[SUPPLIED MATERIAL]
☆ ☆ ☆ ☆ ☆

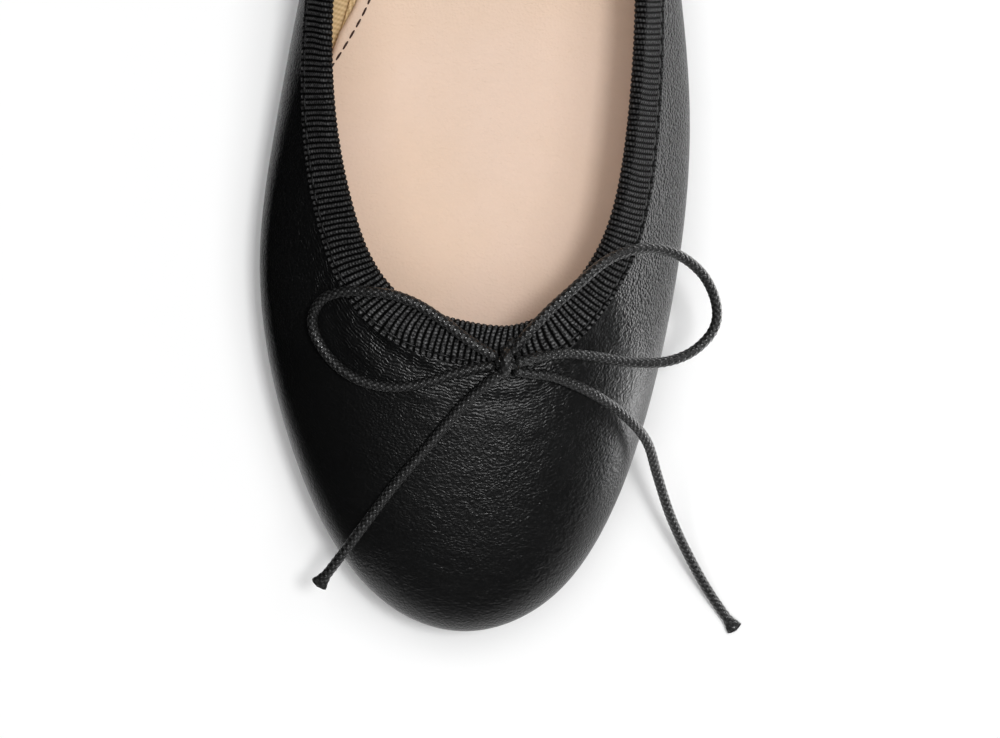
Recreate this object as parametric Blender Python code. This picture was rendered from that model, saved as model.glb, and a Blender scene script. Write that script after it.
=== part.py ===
"""Ballet flat for the left foot: lasted upper, bound topline, insole, outsole, low heel and cord bow.

The toe points to -Y, the outer side of the foot is +X, and the shoe stands on Z = 0.
"""

import math
from collections import namedtuple

import bmesh
import bpy
import numpy as np

# Sizes of the last and of the upper, in metres
LENGTH = 0.248
BALL_WIDTH = 0.0835
HEEL_WIDTH = 0.0607
THROAT_HEIGHT = 0.037
SIDE_HEIGHT = 0.0345
BACK_HEIGHT = 0.058
WIDEST_RISE = 0.010
FEATHER_INSET = 0.005
LASTING_MARGIN = 0.007
WALL = 0.0016
EDGE_WALL = 0.0011

# Sizes of the bottom
HEEL_HEIGHT = 0.008
TOE_SPRING = 0.006
SOLE_THICKNESS = 0.0028
SOLE_LIP = 0.0015
SOLE_CHAMFER = 0.0006
HEEL_LENGTH = 0.062
HEEL_TAPER = 0.0012
INSOLE_THICKNESS = 0.0025
INSOLE_FLARE = 0.0012

# Sizes of the topline binding and of the bow
BINDING_WIDTH = 0.0074
BINDING_TURN = 0.0016
RIBBON = 0.0006
CORD_DIAMETER = 0.0020
KNOT_WIDTH = 0.0034
KNOT_LENGTH = 0.0034
KNOT_DEPTH = 0.0030
CLEARANCE = 0.0003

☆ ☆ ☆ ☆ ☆

[GIVEN TASK] Print the listing above from its first line through the line with "and cord bow.", and stop there.

[FINISHED TASK]
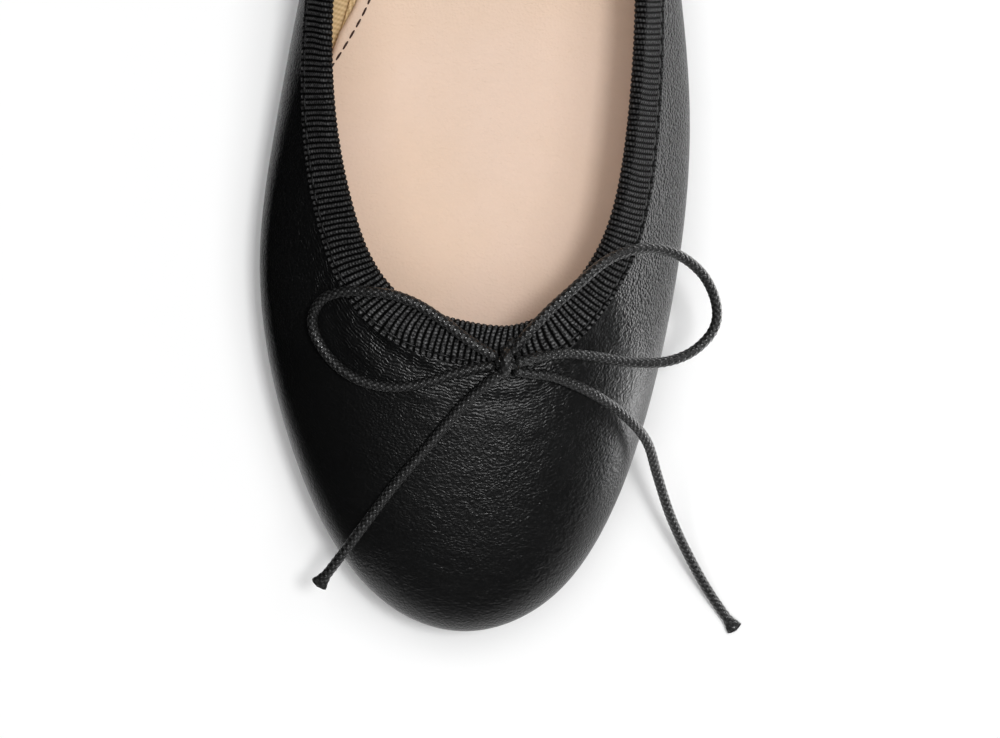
Recreate this object as parametric Blender Python code. This picture was rendered from that model, saved as model.glb, and a Blender scene script. Write that script after it.
=== part.py ===
"""Ballet flat for the left foot: lasted upper, bound topline, insole, outsole, low heel and cord bow.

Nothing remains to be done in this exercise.